Ghana agrees to the restructuring of $1.36 billion in locally issued US dollar bonds and cocoa bills with banks.
In order to meet the IMF deadline and obtain more financial support, the nation is looking for fresh conditions for $11.18 billion in domestic debt.
When debt is restructured, loans and bills are converted to new bonds with lower interest rates.
Three people with knowledge of the conversation report that Ghana and banks have reached an agreement to restructure locally issued U.S. dollar bonds and cocoa bills totaling 15 billion Ghana cedi ($1.36 billion).
The West African nation is searching for new conditions for the restructuring of its domestic debt by the end of June in order to fulfill an International Monetary Fund (IMF) deadline and concentrate on talks with foreign creditors.

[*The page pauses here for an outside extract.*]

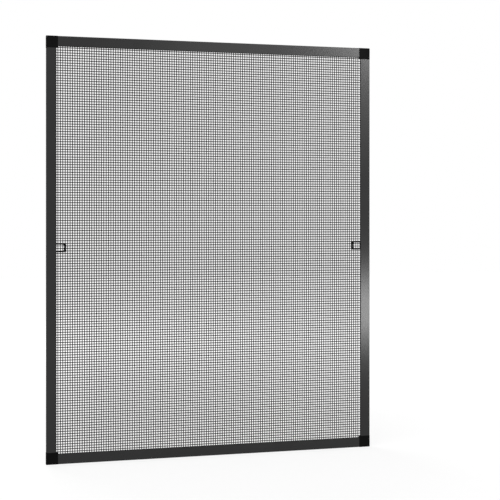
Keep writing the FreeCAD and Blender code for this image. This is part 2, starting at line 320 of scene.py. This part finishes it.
def makeThreadTree():
    # one set of parallel threads, lying flat: along X, spread over Y, the front of the cloth at +Z
    tree, given, result = newGeometryTree("parallelThreads", {**setInputs, **sharedInputs})
    endPoints = 4
    count = add(tree, given["Crossings"], 2.0 * endPoints)
    line = addNode(tree, "GeometryNodeMeshLine", {"Count": count}, mode="OFFSET")
    index = addNode(tree, "GeometryNodeInputIndex").outputs[0]
    fromFar = subtract(tree, subtract(tree, count, 1.0), index)
    fromEnd = doMath(tree, "MINIMUM", index, fromFar)
    side = doMath(tree, "SIGN", subtract(tree, index, fromFar))
    insets = addNode(tree, "GeometryNodeIndexSwitch", {0: fromEnd}, data_type="FLOAT")
    depths = addNode(tree, "GeometryNodeIndexSwitch", {0: fromEnd}, data_type="FLOAT")
    for switch, labels in (
        (insets, ("Tuck inset", "Fold inset", "Lip top", "Lip edge")),
        (depths, ("Tuck depth", "Fold depth", "Lip depth", "Lip depth")),
    ):
        while len(switch.index_switch_items) < endPoints:
            switch.index_switch_items.new()
        for place, label in enumerate(labels):
            tree.links.new(given[label], switch.inputs[place + 1])
    endAlong = multiply(tree, side, subtract(tree, given["Half size"], insets.outputs[0]))
    crossing = subtract(tree, index, float(endPoints))
    crossingAlong = doMath(tree, "MULTIPLY_ADD", crossing, given["Crossing pitch"], given["First crossing"])
    atCrossing = doMath(tree, "GREATER_THAN", fromEnd, endPoints - 0.5)
    along = addNode(
        tree, "GeometryNodeSwitch", {0: atCrossing, 1: endAlong, 2: crossingAlong}, input_type="FLOAT"
    ).outputs[0]
    depth = addNode(
        tree, "GeometryNodeSwitch", {0: atCrossing, 1: depths.outputs[0], 2: given["Cloth depth"]},
        input_type="FLOAT",
    ).outputs[0]
    place = addNode(tree, "ShaderNodeCombineXYZ", {0: along, 2: multiply(tree, depth, -1.0)}).outputs[0]
    path = addNode(
        tree, "GeometryNodeSetPosition", {"Geometry": line.outputs[0], "Position": place}
    ).outputs[0]
    parity = subtract(tree, multiply(tree, doMath(tree, "FLOORED_MODULO", crossing, 2.0), 2.0), 1.0)
    swing = multiply(tree, parity, atCrossing)
    stored = addNode(
        tree, "GeometryNodeStoreNamedAttribute", {"Geometry": path, "Name": "swing", "Value": swing},
        data_type="FLOAT", domain="POINT",
    )
    # one path on every row, then the rows take turns over and under
    rows = addNode(tree, "GeometryNodeMeshLine", {"Count": given["Threads"]}, mode="OFFSET")
    rowPlace = doMath(
        tree, "MULTIPLY_ADD", addNode(tree, "GeometryNodeInputIndex").outputs[0], given["Thread pitch"],
        given["First thread"],
    )
    rowPoints = addNode(
        tree, "GeometryNodeSetPosition",
        {
            "Geometry": rows.outputs[0],
            "Position": addNode(tree, "ShaderNodeCombineXYZ", {1: rowPlace}).outputs[0],
        },
    )
    placed = addNode(
        tree, "GeometryNodeInstanceOnPoints",
        {"Points": rowPoints.outputs[0], "Instance": stored.outputs[0]},
    )
    real = addNode(tree, "GeometryNodeRealizeInstances", {0: placed.outputs[0]}).outputs[0]
    here = addNode(
        tree, "ShaderNodeSeparateXYZ", {0: addNode(tree, "GeometryNodeInputPosition").outputs[0]}
    )
    row = doMath(
        tree, "ROUND",
        divide(tree, subtract(tree, here.outputs[1], given["First thread"]), given["Thread pitch"]),
    )
    turn = subtract(tree, 1.0, multiply(tree, doMath(tree, "FLOORED_MODULO", row, 2.0), 2.0))
    swingHere = addNode(
        tree, "GeometryNodeInputNamedAttribute", {"Name": "swing"}, data_type="FLOAT"
    ).outputs[0]
    lift = multiply(tree, multiply(tree, swingHere, turn), given["Weave lift"])
    span = {0: (-1.0, -1.0, -1.0), 1: (1.0, 1.0, 1.0), "ID": row, "Seed": given["Seed"]}
    jitter = addNode(tree, "FunctionNodeRandomValue", span, data_type="FLOAT_VECTOR").outputs[0]
    sideways = multiply(
        tree, addNode(tree, "ShaderNodeSeparateXYZ", {0: jitter}).outputs[1], given["Wander"]
    )
    offset = addNode(tree, "ShaderNodeCombineXYZ", {1: sideways, 2: lift}).outputs[0]
    woven = addNode(tree, "GeometryNodeSetPosition", {"Geometry": real, "Offset": offset}).outputs[0]
    curves = addNode(tree, "GeometryNodeMeshToCurve", {0: woven}).outputs[0]
    level = addNode(tree, "GeometryNodeSetCurveNormal", {0: curves}, mode="Z_UP").outputs[0]
    halfThick = multiply(tree, given["Thickness"], 0.5)
    section = addNode(
        tree, "GeometryNodeCurvePrimitiveQuadrilateral",
        {"Width": given["Width"], "Bottom Height": halfThick, "Top Height": halfThick}, mode="KITE",
    )
    tubes = addNode(
        tree, "GeometryNodeCurveToMesh",
        {"Curve": level, "Profile Curve": section.outputs[0], "Fill Caps": True},
    )
    tree.links.new(tubes.outputs[0], result)
    return tree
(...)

After the first phase of Ghana’s domestic debt exchange, which was finished in February, saw participation from 85% of eligible bondholders, the nation now needs new terms for an additional 123 billion Ghana cedi ($11.18 billion) in order to be qualified for the following installment of a $3 billion IMF loan to help it deal with its worst economic crisis in a generation.
The debt consists of commitments to the government, pension funds, domestic dollar bonds, and bills for cocoa. Cocoa bills were produced in order to meet the short-term financial needs of the country’s cocoa regulator, Cocobod.